Exercise directions: Transcribe the listing below from its opening line up to and including the line that contains "TIE_TWISTS = [Twist(95, 0.5), Twist(52, 0.35), Twist(31, 0.2)]"; reproduce nothing else.

A block of data:
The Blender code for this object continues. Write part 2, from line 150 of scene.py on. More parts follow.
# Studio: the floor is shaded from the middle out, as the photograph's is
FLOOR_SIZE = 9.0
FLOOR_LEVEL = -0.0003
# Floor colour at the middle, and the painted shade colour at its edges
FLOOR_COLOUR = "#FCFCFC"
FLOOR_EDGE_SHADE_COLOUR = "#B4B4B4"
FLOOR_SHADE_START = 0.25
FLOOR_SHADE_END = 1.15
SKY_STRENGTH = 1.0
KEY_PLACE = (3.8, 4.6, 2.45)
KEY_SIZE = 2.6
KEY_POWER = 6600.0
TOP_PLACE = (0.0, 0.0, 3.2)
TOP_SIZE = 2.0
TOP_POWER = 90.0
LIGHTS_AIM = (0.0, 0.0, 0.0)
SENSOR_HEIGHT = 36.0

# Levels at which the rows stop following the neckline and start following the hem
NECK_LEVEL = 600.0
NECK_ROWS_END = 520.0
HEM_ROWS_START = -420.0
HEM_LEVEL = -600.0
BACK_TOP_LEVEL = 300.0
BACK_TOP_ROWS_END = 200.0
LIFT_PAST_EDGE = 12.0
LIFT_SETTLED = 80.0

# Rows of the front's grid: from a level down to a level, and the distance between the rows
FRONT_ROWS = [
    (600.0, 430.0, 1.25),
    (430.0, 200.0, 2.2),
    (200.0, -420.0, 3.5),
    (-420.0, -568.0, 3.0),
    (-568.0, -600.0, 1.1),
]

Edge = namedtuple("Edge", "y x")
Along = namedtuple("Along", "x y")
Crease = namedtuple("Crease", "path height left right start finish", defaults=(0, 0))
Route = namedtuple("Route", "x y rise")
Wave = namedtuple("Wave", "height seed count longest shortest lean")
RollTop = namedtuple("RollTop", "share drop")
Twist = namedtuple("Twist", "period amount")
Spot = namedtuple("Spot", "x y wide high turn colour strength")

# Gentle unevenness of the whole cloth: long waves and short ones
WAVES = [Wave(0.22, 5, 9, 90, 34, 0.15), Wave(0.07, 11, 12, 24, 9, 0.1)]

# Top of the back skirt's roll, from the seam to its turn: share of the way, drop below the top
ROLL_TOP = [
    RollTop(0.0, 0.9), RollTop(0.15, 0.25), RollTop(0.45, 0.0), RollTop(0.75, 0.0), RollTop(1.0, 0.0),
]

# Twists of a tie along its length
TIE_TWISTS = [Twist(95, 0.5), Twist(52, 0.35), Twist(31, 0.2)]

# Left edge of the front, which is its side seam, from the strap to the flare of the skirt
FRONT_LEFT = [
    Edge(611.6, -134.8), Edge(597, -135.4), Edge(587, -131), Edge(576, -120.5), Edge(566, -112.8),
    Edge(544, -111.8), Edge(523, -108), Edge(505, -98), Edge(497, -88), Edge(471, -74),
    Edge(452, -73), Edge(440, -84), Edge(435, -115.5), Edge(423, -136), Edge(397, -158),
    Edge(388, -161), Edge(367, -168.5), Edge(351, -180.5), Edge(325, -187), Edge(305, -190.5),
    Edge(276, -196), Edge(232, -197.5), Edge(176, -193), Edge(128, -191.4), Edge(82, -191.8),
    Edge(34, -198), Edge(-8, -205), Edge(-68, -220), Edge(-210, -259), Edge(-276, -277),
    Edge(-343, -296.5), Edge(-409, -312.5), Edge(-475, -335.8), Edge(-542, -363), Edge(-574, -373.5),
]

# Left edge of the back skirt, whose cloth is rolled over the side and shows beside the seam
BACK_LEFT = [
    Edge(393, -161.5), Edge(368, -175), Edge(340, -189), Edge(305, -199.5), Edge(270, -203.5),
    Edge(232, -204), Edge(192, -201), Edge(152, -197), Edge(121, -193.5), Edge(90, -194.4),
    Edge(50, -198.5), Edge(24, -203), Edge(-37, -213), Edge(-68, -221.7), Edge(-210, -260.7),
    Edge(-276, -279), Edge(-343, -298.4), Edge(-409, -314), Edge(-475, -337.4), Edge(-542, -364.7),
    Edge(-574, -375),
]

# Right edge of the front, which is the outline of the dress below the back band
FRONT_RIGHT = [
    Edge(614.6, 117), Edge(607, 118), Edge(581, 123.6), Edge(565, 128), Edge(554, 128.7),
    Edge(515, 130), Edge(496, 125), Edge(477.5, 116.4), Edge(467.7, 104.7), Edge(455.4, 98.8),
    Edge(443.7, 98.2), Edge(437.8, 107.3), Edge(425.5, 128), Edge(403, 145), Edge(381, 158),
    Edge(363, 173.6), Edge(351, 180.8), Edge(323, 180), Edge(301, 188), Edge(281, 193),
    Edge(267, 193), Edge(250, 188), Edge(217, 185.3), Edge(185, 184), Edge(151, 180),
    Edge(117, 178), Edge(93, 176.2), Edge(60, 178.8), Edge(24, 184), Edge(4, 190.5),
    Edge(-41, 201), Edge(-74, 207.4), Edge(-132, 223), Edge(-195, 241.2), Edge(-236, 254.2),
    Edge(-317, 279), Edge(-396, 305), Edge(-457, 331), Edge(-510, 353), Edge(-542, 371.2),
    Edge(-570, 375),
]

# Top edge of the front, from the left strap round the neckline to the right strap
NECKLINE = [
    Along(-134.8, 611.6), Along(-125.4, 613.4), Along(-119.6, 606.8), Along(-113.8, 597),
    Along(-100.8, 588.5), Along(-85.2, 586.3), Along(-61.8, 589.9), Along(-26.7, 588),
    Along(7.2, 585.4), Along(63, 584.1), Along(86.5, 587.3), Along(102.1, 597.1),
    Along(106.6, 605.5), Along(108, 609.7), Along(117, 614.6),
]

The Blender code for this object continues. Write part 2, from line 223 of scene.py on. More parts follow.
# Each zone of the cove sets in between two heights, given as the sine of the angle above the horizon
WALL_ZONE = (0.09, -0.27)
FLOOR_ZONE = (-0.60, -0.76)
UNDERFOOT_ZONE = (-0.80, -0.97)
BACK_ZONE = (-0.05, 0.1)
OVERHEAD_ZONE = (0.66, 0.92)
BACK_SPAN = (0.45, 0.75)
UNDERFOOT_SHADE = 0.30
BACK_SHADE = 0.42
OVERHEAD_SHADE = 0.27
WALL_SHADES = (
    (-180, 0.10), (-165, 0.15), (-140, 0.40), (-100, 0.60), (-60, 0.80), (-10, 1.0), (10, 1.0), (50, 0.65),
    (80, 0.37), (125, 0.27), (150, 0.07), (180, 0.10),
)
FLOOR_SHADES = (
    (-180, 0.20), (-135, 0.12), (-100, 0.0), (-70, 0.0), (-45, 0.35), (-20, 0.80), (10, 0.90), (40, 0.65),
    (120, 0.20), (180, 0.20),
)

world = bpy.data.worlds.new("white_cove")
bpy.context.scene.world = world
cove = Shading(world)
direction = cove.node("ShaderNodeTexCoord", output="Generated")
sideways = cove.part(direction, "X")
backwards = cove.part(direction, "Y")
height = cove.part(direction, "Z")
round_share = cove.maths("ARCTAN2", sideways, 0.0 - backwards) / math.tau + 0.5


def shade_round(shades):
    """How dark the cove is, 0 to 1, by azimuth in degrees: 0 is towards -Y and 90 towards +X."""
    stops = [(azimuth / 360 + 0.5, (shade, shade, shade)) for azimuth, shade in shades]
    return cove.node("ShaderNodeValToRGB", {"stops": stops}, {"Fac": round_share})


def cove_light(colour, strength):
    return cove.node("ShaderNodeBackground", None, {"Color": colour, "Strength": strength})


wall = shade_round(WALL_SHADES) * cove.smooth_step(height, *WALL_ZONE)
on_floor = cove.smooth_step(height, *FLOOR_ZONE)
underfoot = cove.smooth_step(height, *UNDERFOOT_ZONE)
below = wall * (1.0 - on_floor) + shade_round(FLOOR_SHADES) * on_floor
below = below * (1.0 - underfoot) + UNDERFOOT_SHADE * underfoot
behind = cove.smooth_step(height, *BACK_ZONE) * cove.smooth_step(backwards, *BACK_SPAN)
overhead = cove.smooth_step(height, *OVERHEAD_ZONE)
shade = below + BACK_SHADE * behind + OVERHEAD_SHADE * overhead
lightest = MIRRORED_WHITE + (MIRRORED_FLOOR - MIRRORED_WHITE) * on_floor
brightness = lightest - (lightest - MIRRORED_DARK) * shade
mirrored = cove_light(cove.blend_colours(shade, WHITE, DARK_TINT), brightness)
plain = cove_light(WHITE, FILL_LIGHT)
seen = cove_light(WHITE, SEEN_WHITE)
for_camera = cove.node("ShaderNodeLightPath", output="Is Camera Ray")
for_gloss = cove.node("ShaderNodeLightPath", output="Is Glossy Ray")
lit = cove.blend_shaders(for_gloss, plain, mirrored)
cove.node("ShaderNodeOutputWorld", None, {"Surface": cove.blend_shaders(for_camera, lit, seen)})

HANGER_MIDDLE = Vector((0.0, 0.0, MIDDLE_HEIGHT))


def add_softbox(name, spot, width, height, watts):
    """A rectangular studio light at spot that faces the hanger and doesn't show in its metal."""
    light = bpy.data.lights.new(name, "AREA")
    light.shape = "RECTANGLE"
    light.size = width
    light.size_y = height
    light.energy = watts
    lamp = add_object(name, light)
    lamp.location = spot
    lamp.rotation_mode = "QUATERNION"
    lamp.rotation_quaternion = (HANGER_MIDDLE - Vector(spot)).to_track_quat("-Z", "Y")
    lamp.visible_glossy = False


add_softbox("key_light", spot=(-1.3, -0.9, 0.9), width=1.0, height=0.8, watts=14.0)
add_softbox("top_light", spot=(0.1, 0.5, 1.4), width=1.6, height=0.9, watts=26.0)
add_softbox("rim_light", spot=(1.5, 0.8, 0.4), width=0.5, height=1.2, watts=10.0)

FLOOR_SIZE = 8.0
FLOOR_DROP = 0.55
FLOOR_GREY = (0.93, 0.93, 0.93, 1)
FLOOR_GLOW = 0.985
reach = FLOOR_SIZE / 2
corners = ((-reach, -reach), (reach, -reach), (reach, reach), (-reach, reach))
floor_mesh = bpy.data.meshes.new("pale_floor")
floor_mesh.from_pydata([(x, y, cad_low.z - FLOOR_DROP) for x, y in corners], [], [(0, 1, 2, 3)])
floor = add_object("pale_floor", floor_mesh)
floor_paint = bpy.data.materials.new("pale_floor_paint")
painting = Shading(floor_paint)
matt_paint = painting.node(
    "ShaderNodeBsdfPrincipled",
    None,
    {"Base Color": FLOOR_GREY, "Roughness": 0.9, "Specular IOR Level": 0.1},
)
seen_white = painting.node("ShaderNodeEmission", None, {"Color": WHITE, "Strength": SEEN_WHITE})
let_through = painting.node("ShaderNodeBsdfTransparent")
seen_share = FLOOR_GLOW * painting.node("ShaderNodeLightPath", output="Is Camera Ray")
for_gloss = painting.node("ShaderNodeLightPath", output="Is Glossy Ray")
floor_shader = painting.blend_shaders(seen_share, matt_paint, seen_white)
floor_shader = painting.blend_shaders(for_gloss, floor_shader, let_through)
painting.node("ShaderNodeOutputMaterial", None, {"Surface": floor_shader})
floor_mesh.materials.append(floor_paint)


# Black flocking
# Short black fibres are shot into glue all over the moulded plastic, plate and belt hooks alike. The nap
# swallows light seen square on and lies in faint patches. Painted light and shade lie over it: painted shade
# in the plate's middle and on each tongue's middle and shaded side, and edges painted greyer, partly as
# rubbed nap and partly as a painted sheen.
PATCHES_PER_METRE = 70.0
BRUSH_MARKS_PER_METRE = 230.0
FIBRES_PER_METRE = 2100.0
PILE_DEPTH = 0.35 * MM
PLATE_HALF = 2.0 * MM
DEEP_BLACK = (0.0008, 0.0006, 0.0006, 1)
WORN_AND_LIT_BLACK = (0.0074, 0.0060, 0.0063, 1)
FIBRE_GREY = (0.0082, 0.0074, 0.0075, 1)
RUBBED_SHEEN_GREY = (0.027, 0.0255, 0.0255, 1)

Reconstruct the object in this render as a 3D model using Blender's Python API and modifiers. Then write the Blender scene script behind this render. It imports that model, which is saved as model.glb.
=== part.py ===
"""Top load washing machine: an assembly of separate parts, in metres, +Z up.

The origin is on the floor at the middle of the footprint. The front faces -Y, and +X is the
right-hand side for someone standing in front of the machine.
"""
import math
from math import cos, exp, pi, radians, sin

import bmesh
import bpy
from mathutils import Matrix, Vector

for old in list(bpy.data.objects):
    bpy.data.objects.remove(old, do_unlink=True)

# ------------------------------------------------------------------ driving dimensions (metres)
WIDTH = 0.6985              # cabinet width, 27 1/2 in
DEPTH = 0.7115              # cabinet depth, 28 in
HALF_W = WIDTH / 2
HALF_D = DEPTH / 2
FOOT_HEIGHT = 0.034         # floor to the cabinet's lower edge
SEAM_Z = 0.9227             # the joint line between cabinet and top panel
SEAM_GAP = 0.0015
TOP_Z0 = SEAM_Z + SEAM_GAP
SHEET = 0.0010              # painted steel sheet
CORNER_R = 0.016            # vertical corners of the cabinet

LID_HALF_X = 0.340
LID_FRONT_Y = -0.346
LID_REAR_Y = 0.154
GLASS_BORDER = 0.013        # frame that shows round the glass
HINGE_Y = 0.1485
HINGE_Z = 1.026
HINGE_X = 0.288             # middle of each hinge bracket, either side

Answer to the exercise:
The Blender code for this object continues. Write part 2, from line 150 of scene.py on. More parts follow.
# Studio: the floor is shaded from the middle out, as the photograph's is
FLOOR_SIZE = 9.0
FLOOR_LEVEL = -0.0003
# Floor colour at the middle, and the painted shade colour at its edges
FLOOR_COLOUR = "#FCFCFC"
FLOOR_EDGE_SHADE_COLOUR = "#B4B4B4"
FLOOR_SHADE_START = 0.25
FLOOR_SHADE_END = 1.15
SKY_STRENGTH = 1.0
KEY_PLACE = (3.8, 4.6, 2.45)
KEY_SIZE = 2.6
KEY_POWER = 6600.0
TOP_PLACE = (0.0, 0.0, 3.2)
TOP_SIZE = 2.0
TOP_POWER = 90.0
LIGHTS_AIM = (0.0, 0.0, 0.0)
SENSOR_HEIGHT = 36.0

# Levels at which the rows stop following the neckline and start following the hem
NECK_LEVEL = 600.0
NECK_ROWS_END = 520.0
HEM_ROWS_START = -420.0
HEM_LEVEL = -600.0
BACK_TOP_LEVEL = 300.0
BACK_TOP_ROWS_END = 200.0
LIFT_PAST_EDGE = 12.0
LIFT_SETTLED = 80.0

# Rows of the front's grid: from a level down to a level, and the distance between the rows
FRONT_ROWS = [
    (600.0, 430.0, 1.25),
    (430.0, 200.0, 2.2),
    (200.0, -420.0, 3.5),
    (-420.0, -568.0, 3.0),
    (-568.0, -600.0, 1.1),
]

Edge = namedtuple("Edge", "y x")
Along = namedtuple("Along", "x y")
Crease = namedtuple("Crease", "path height left right start finish", defaults=(0, 0))
Route = namedtuple("Route", "x y rise")
Wave = namedtuple("Wave", "height seed count longest shortest lean")
RollTop = namedtuple("RollTop", "share drop")
Twist = namedtuple("Twist", "period amount")
Spot = namedtuple("Spot", "x y wide high turn colour strength")

# Gentle unevenness of the whole cloth: long waves and short ones
WAVES = [Wave(0.22, 5, 9, 90, 34, 0.15), Wave(0.07, 11, 12, 24, 9, 0.1)]

# Top of the back skirt's roll, from the seam to its turn: share of the way, drop below the top
ROLL_TOP = [
    RollTop(0.0, 0.9), RollTop(0.15, 0.25), RollTop(0.45, 0.0), RollTop(0.75, 0.0), RollTop(1.0, 0.0),
]

# Twists of a tie along its length
TIE_TWISTS = [Twist(95, 0.5), Twist(52, 0.35), Twist(31, 0.2)]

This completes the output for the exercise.